* START *
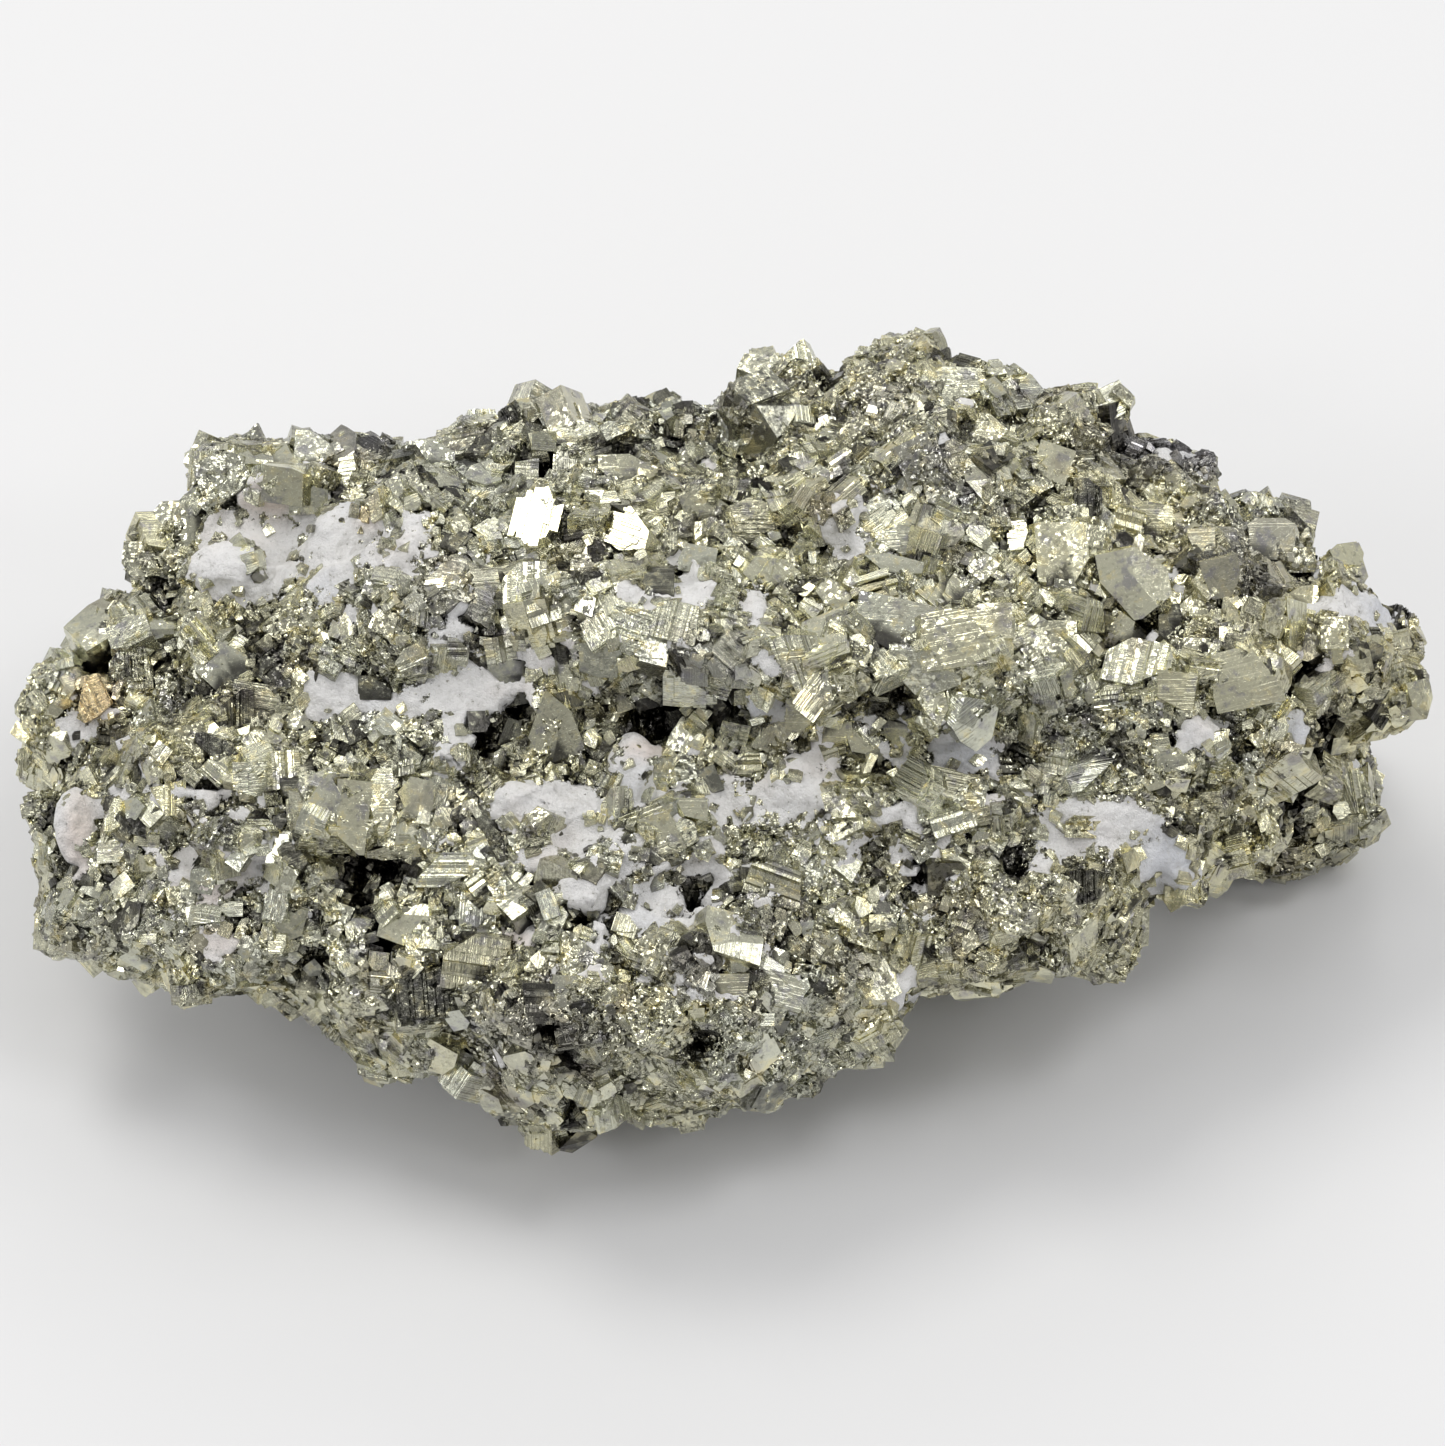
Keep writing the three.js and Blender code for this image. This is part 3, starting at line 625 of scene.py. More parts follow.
def setVectors(mesh, name, *columns):
    # three numbers for each point
    setAttribute(mesh, name, "FLOAT_VECTOR", np.column_stack(columns), "vector")


def added(name, data):
    thing = bpy.data.objects.new(name, data)
    bpy.context.scene.collection.objects.link(thing)
    return thing


def evaluated(holder):
    # the mesh that an object's modifier makes, in place of the object
    depsgraph = bpy.context.evaluated_depsgraph_get()
    made = bpy.data.meshes.new_from_object(holder.evaluated_get(depsgraph))
    bpy.data.objects.remove(holder)
    return made


def smoothed(points, edges, rounds, share=0.6):
    # each point moves a share of the way to the middle of its neighbours
    count = len(points)
    near = np.bincount(edges.ravel(), minlength=count)[:, None]
    first, second = edges[:, 0], edges[:, 1]
    for _ in range(rounds):
        total = np.stack([
            np.bincount(first, points[second, k], count) + np.bincount(second, points[first, k], count)
            for k in range(3)], axis=1)
        points = points + share * (total / near - points)
    return points


def mergedCopy(node):
    shape = bmesh.new()
    shape.from_mesh(node.data)
    shape.transform(node.matrix_world)
    bmesh.ops.remove_doubles(shape, verts=shape.verts, dist=1e-6)
    return shape


def joinInto(shape, other):
    # puts another shape's faces beside a shape's own
    loose = bpy.data.meshes.new("loose")
    other.to_mesh(loose)
    other.free()
    shape.from_mesh(loose)
    bpy.data.meshes.remove(loose)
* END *
- EXERCISE: Reproduce exactly, please, only the lines from the start of the data above to the line that contains "return made", with both ends kept.

- TASK ANSWER:
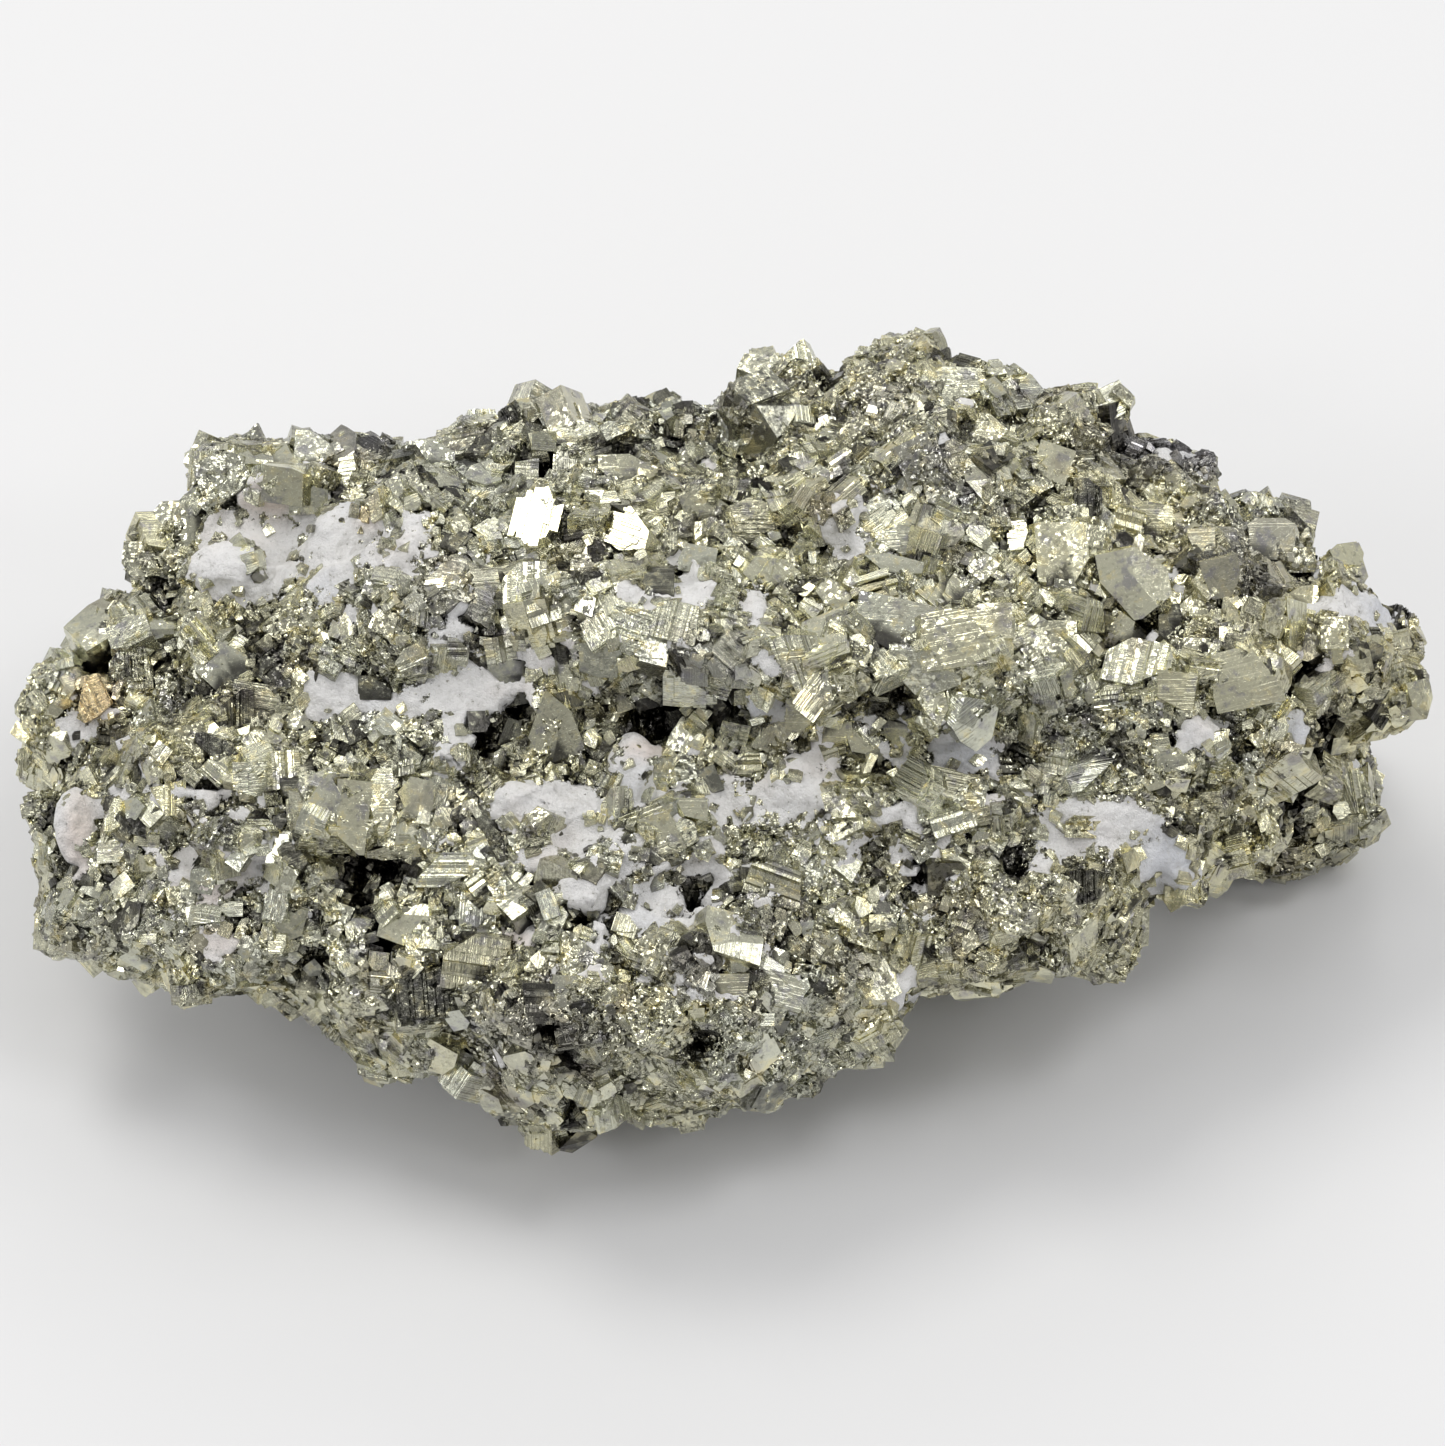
Keep writing the three.js and Blender code for this image. This is part 3, starting at line 625 of scene.py. More parts follow.
def setVectors(mesh, name, *columns):
    # three numbers for each point
    setAttribute(mesh, name, "FLOAT_VECTOR", np.column_stack(columns), "vector")


def added(name, data):
    thing = bpy.data.objects.new(name, data)
    bpy.context.scene.collection.objects.link(thing)
    return thing


def evaluated(holder):
    # the mesh that an object's modifier makes, in place of the object
    depsgraph = bpy.context.evaluated_depsgraph_get()
    made = bpy.data.meshes.new_from_object(holder.evaluated_get(depsgraph))
    bpy.data.objects.remove(holder)
    return made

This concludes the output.